** What is needed **
Reproduce the following material exactly, including every line.

====== Supplied records

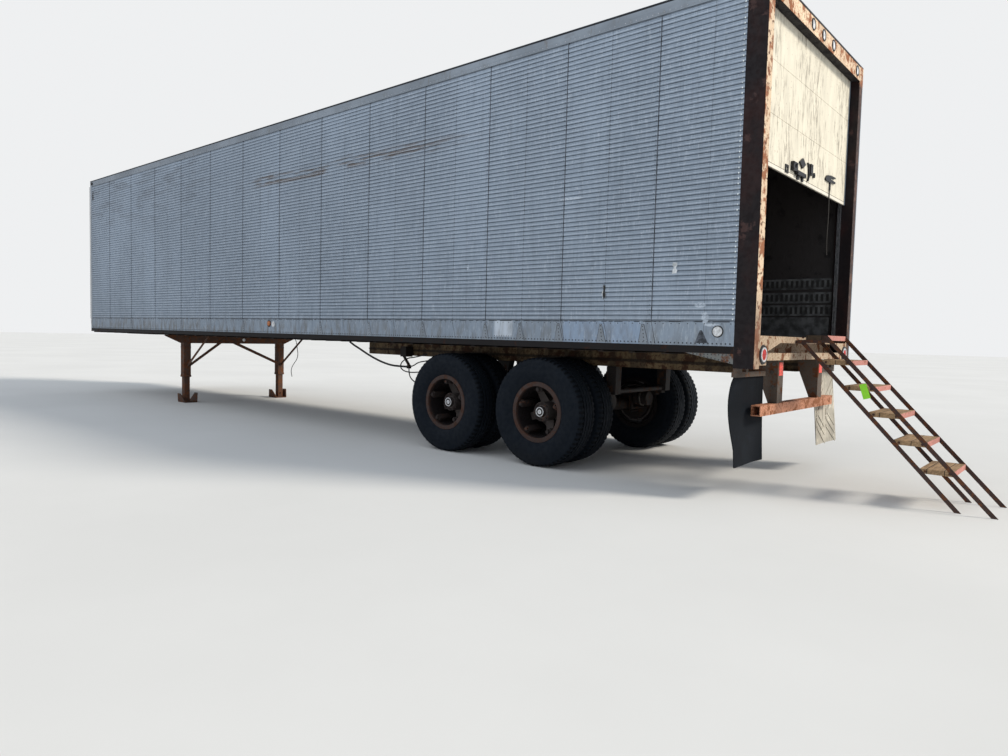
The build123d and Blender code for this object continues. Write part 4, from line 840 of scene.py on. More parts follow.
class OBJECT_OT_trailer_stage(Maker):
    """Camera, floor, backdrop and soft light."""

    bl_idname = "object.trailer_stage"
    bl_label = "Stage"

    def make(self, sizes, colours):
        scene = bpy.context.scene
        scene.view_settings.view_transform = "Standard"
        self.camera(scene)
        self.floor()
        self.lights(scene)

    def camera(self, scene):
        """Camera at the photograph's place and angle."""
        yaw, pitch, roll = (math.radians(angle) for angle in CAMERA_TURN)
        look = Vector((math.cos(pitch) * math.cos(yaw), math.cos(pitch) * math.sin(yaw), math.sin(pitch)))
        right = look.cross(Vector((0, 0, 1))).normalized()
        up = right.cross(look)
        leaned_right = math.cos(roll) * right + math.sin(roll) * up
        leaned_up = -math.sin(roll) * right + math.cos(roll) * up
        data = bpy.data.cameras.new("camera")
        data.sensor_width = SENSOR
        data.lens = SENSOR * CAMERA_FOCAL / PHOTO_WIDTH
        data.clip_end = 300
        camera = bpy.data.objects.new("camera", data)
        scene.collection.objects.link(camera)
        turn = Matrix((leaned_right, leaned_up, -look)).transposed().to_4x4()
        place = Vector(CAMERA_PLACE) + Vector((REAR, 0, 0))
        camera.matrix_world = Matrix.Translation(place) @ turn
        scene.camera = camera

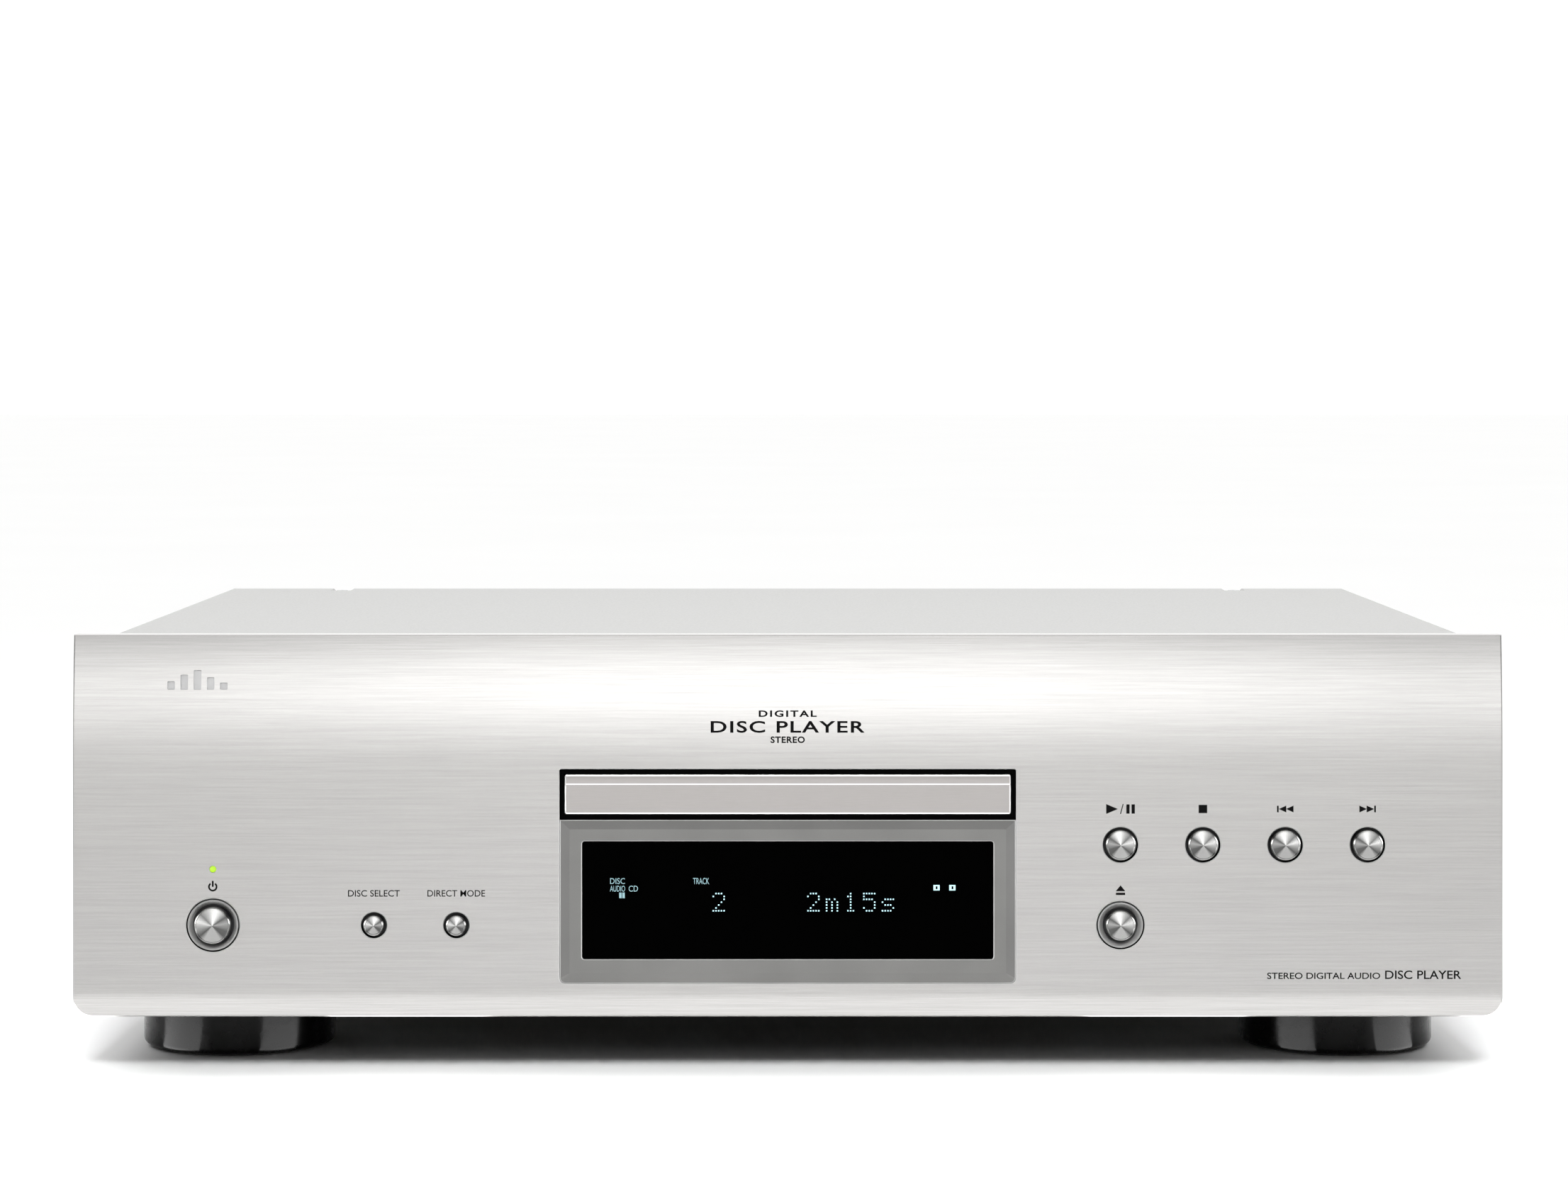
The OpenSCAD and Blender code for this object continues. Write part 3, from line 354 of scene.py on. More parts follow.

============

** Answer **
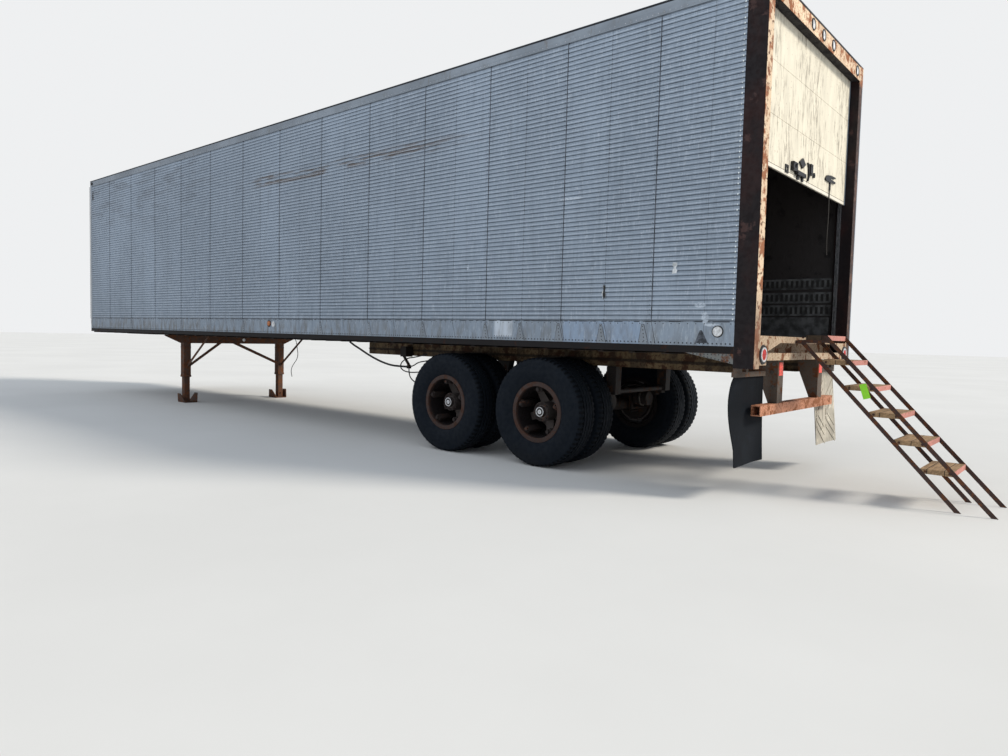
The build123d and Blender code for this object continues. Write part 4, from line 840 of scene.py on. More parts follow.
class OBJECT_OT_trailer_stage(Maker):
    """Camera, floor, backdrop and soft light."""

    bl_idname = "object.trailer_stage"
    bl_label = "Stage"

    def make(self, sizes, colours):
        scene = bpy.context.scene
        scene.view_settings.view_transform = "Standard"
        self.camera(scene)
        self.floor()
        self.lights(scene)

    def camera(self, scene):
        """Camera at the photograph's place and angle."""
        yaw, pitch, roll = (math.radians(angle) for angle in CAMERA_TURN)
        look = Vector((math.cos(pitch) * math.cos(yaw), math.cos(pitch) * math.sin(yaw), math.sin(pitch)))
        right = look.cross(Vector((0, 0, 1))).normalized()
        up = right.cross(look)
        leaned_right = math.cos(roll) * right + math.sin(roll) * up
        leaned_up = -math.sin(roll) * right + math.cos(roll) * up
        data = bpy.data.cameras.new("camera")
        data.sensor_width = SENSOR
        data.lens = SENSOR * CAMERA_FOCAL / PHOTO_WIDTH
        data.clip_end = 300
        camera = bpy.data.objects.new("camera", data)
        scene.collection.objects.link(camera)
        turn = Matrix((leaned_right, leaned_up, -look)).transposed().to_4x4()
        place = Vector(CAMERA_PLACE) + Vector((REAR, 0, 0))
        camera.matrix_world = Matrix.Translation(place) @ turn
        scene.camera = camera

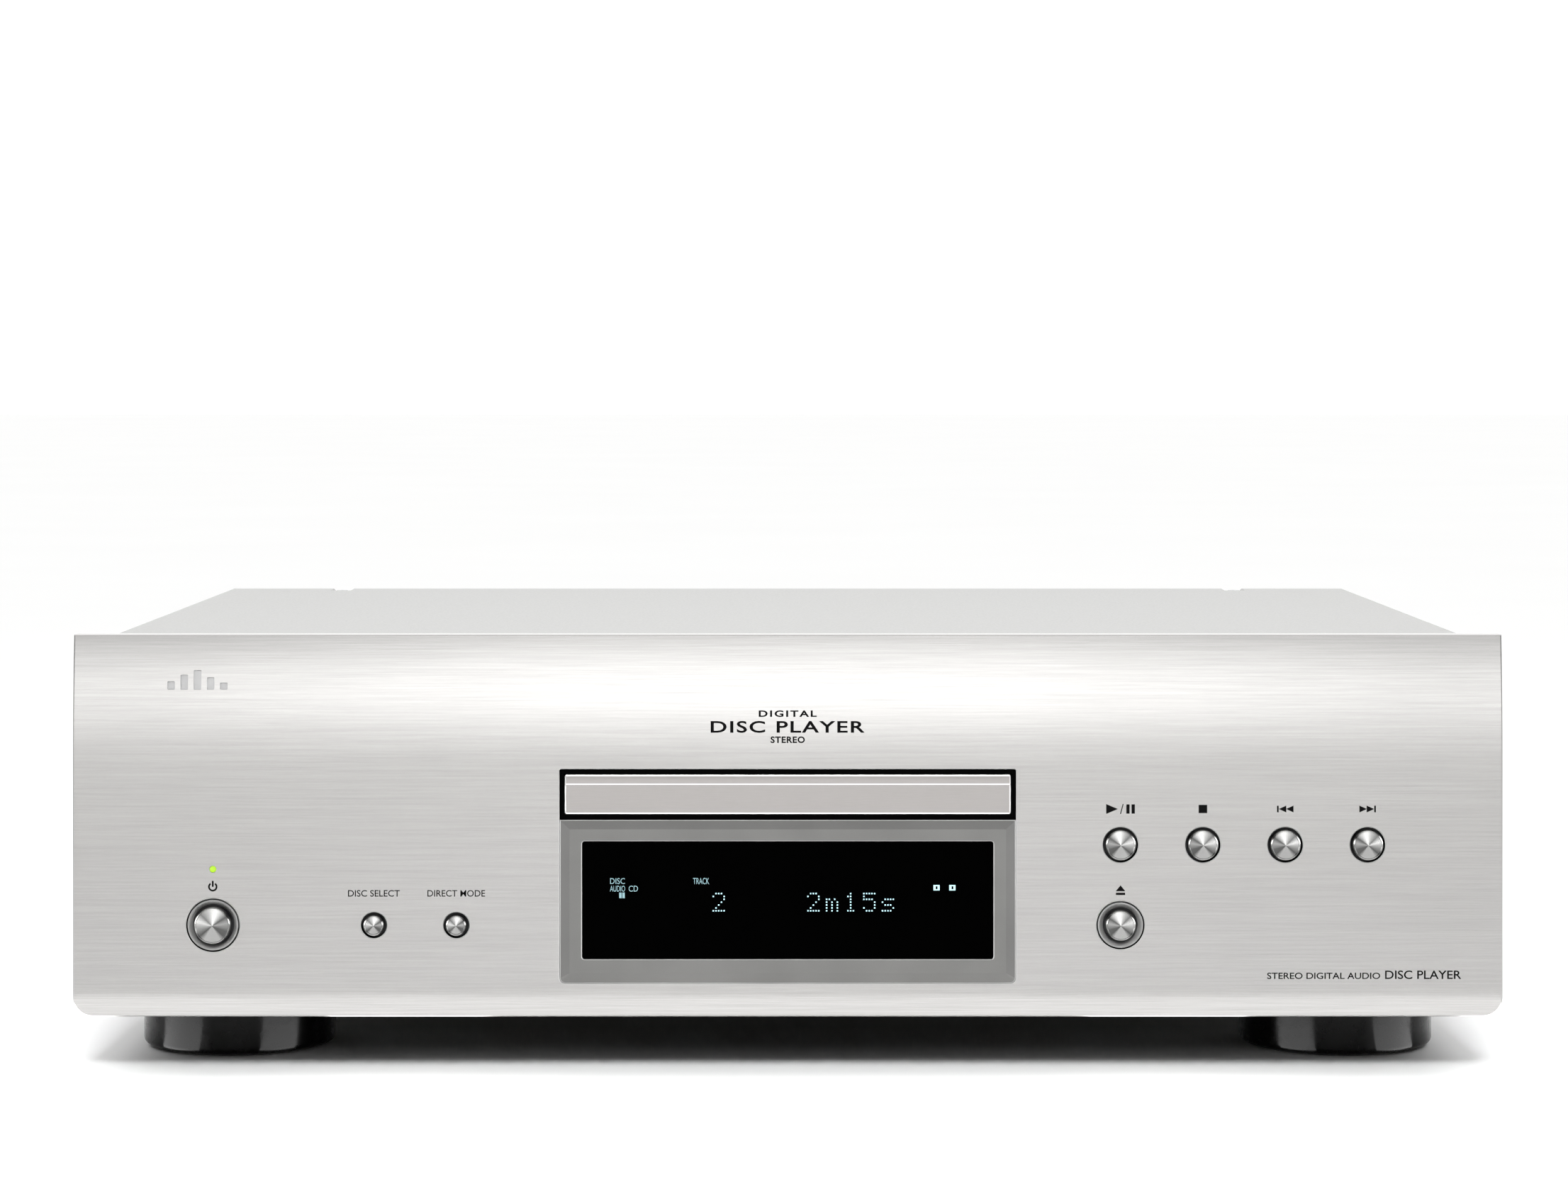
The OpenSCAD and Blender code for this object continues. Write part 3, from line 354 of scene.py on. More parts follow.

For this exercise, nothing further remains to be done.